Oh, no, mon ami. The envelope contained a three-page, single space pitch and went on about how excited the person was to meet the agent. Fortunately, the agent was very kind and forgiving. She said it was definitely something she would read, but it put her in an unfortunate position. Do people think she requested it because the author sent her a bottle of wine?

Just when you think everything under the sun has been covered, something new pops up.

In today's day of such ready information, there's no reason to make glaring mistakes, but according to one editor just being professional and writing a decent query letter puts you in the top ten percent. I like those odds, don't you?

Kate Larkindale said...

I think I probably made all those mistakes and more on my querying journey.... My first query was awful. Unbelievably awful. But that was pre-interwebz, so I think I have an excuse. No excuses for the later ones that were equally awful.

I think there is a definite reason the number of requests went from 0 for the first book I queried, to over 70% on the last one I queried (although that wasn't the book that wound up getting me my agent). Read everything you can and absorb that information. If you can follow instruction, you're probably already ahead of half the other querying writers out there.

Janice L. Grinyer said...

EM, I do count myself as fortunate. The internet is a blessing.
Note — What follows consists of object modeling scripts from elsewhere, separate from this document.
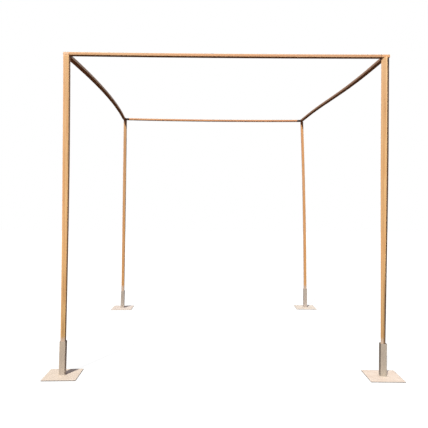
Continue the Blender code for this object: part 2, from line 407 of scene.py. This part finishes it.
def timberMesh(name, look):
    bm = mergedCopy(name)
    length = look["length"]
    others, spine = spineOf(np.array([vert.co for vert in bm.verts]), length)
    angle = math.radians(look["turn"])

    def ownAxes(vector):
        # a vector's parts along the piece's own two faces
        a, b = vector[others[0]], vector[others[1]]
        return a * math.cos(angle) + b * math.sin(angle), b * math.cos(angle) - a * math.sin(angle)

    def offset(place):
        flat = place.copy()
        for axis, line in zip(others, spine):
            flat[axis] -= line(place[length])
        return ownAxes(flat)

    softenEdges(bm, sharpEdges(bm), timberShape["arrisSoft"])

    # section runs from -1 to 1 between opposite faces, endGrain is 1 on the sawn ends
    section = bm.verts.layers.float_vector.new("section")
    endGrain = bm.verts.layers.float.new("endGrain")
    for vert in bm.verts:
        u, v = offset(vert.co)
        vert[section] = Vector((math.copysign(1, u), math.copysign(1, v), 0)) * timberShape["chamferSection"]
    for face in bm.faces:
        if abs(face.normal[length]) > limits["facing"]:
            for vert in face.verts:
                vert[endGrain] = 1.0
            continue
        for side, share in enumerate(ownAxes(face.normal)):
            if abs(share) > limits["along"]:
                for vert in face.verts:
                    vert[section][side] = math.copysign(1, share)

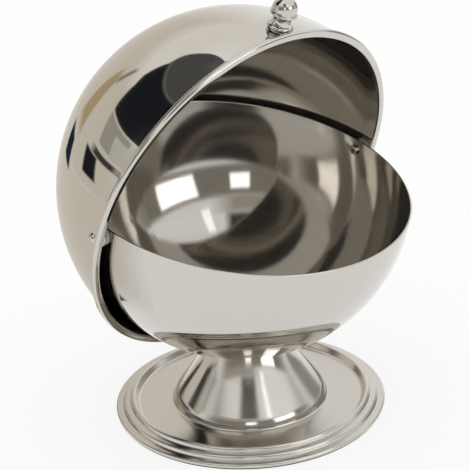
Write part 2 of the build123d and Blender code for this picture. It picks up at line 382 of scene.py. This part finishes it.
def ring_tangent(tree, middle, lean):
    """Direction that runs round a spun piece's axis, along its rings."""
    away = tree.nodes.new("ShaderNodeVectorMath")
    away.operation = "SUBTRACT"
    tree.links.new(place_of(tree), away.inputs[0])
    away.inputs[1].default_value = middle
    cross = tree.nodes.new("ShaderNodeVectorMath")
    cross.operation = "CROSS_PRODUCT"
    turn = math.radians(lean)
    cross.inputs[0].default_value = (0, -math.sin(turn), math.cos(turn))
    tree.links.new(away.outputs[0], cross.inputs[1])
    world = tree.nodes.new("ShaderNodeVectorTransform")
    world.vector_type = "VECTOR"
    world.convert_from = "OBJECT"
    world.convert_to = "WORLD"
    tree.links.new(cross.outputs[0], world.inputs[0])
    return world.outputs[0]


# The low and high ends of a noise that a ramp spreads out
QUIET, LOUD = 0.3, 0.7
WIPE_SIZE = 26.0
WIPE_SHADE = 0.965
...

I have worked hard being professional in a male dominated career for years, and in order to be/stay safe in Forestry, you must be prepared. I approach writing in the same way.

Seriously, there is so much I can say about being prepared. Its what kept me and my husband alive when in 2012 Montana's largest wildfire complex blew over our homestead. We sat out the worst of it in one of our cut hayfields, then drove through flames into the black to sit some more. After the worst blew through, we then drove back to put out our house, and see if the horses survived. Couldnt save the haying equipment, lost animals and tried to save the burned ones later... And there was no evac because we were told later at a county meeting they forgot about us - 6 ranches total in about 8 sections. Some lost houses; everyone lost cattle. But there was no lives lost, because you prepare if you want to live out here. Basically there is no fire support either, because the Government does not allow its firefighters to fight fire after 9 pm for safety reasons. We were on our own.

The wind switched direction at 9:05 pm that night. Blew in at estimated gust of 45+mph from 6 miles away; a running crown fire where the air burns before the ground does. We were already prepared to evac in our trucks, when we heard a roar. Halfway to the field we were enveloped with black rolling smoke and burning red cinder... I have a story to write.

Im fortunate to be be alive. But thats what being prepared does for you. I think approaching the publishing world should be taken up in the same manner... ;)

Carolynnwith2Ns said...

Back when Mary was lactating, I have written in queries:

Dear Jenny, the agents name was Jessica.
You are my dream agent.
My mother loved my book.
My horoscope said that today was a good day to write a very important letter.
You are my dream agent.
The daughter of a woman I work with, whose daughter edits legal papers, edited my book.
This is my first fiction novel.
I have received very good rejections.
You are my dream agent.
Just read my damn book.
My writing group loved my book.

And the all time winning butt-head sentence,

Your bio says you’re not into New York Times bestsellers. Well rejoice, my book will never be a New York Times bestseller.

Janet Reid said...

"The wind switched direction at 9:05 pm that night. Blew in at estimated gust of 45+mph from six miles away; a running crown fire where the air burns before the ground does. We were already prepared to evac in our trucks, when we heard a roar. Halfway to the field we were enveloped with black rolling smoke and burning red cinder..."


Yea, you have a story to write.
I'm VERY glad you're here to write it.

Colin Smith said...

pssst--Janice: Janet represents narrative non-fiction too, ya know... *ahem* :)

Julie.M.Weathers said...

Janice, you are very fortunate to be alive. My dad was a fire watcher up into his 80's in the Lincoln area. In one fire a group of fire fighters were able to dig trenches and cover up. The fire was moving so fast when it blew over them they survived. Another group was not so lucky.

Janet is right. You have a story to tell only you can tell.

JW

Janice L. Grinyer said...

Thank you for the encouragement - two years ago I was not ready to write it - now I can view it with a different perspective. Visiting here has given me the right perspective in how to write it!

Julie - You're right. Although we have worked prescribed burns before, this was a different beast altogether. We are knowledgeable enough to not hold a grudge against the USFS and BLM firefighters for not being here. No one could have stood in front of that initial blow and lived. We barely escaped.

This type of life story can be very hard to relive through writing though. Sometimes I have to stop and go back to something lighter - bring "fresh air" to my thoughts - I have an outdoor mystery novel based on Forestry in progress that should be completed the end of this year. In January, I'll let that rest and work on finishing the fire story this winter. In the meanwhile, I am grateful we took notes, photos, and have a very healthy outline. It just needs to be fleshed out.

Thank you again for the encouragement, we are working on it!

Psst Colin - I know! ;)

John Frain said...

Janice,

Thank you for saying fleshed out. It adds credibility to everything else you say.

John Frain said...

Also, I meant to say that even the blog titles are worth the admission to coming here.

"More ways to query badly" <---- Who could stop reading there?

Her Grace, the Duchess of Kneale said...

Research long enough and you can get an excellent sense of what not to do in a query.

What to do right in a query, that je ne sais quois that hooks an agent? That's much harder to define.

I'm about to jump on the query train for my next project and I'm freaking out over my query letter. I believe I have written an excellent book. However, can my query letter adequately communicate my book's excellence?

The only way to find out is to send the query. But if my query lacks je ne sais quois, it's not like I get a second chance.

Carolynnwith2Ns said...

Like "fiction novel", is the term "query letter" redundant?
Just asking because I use the term often.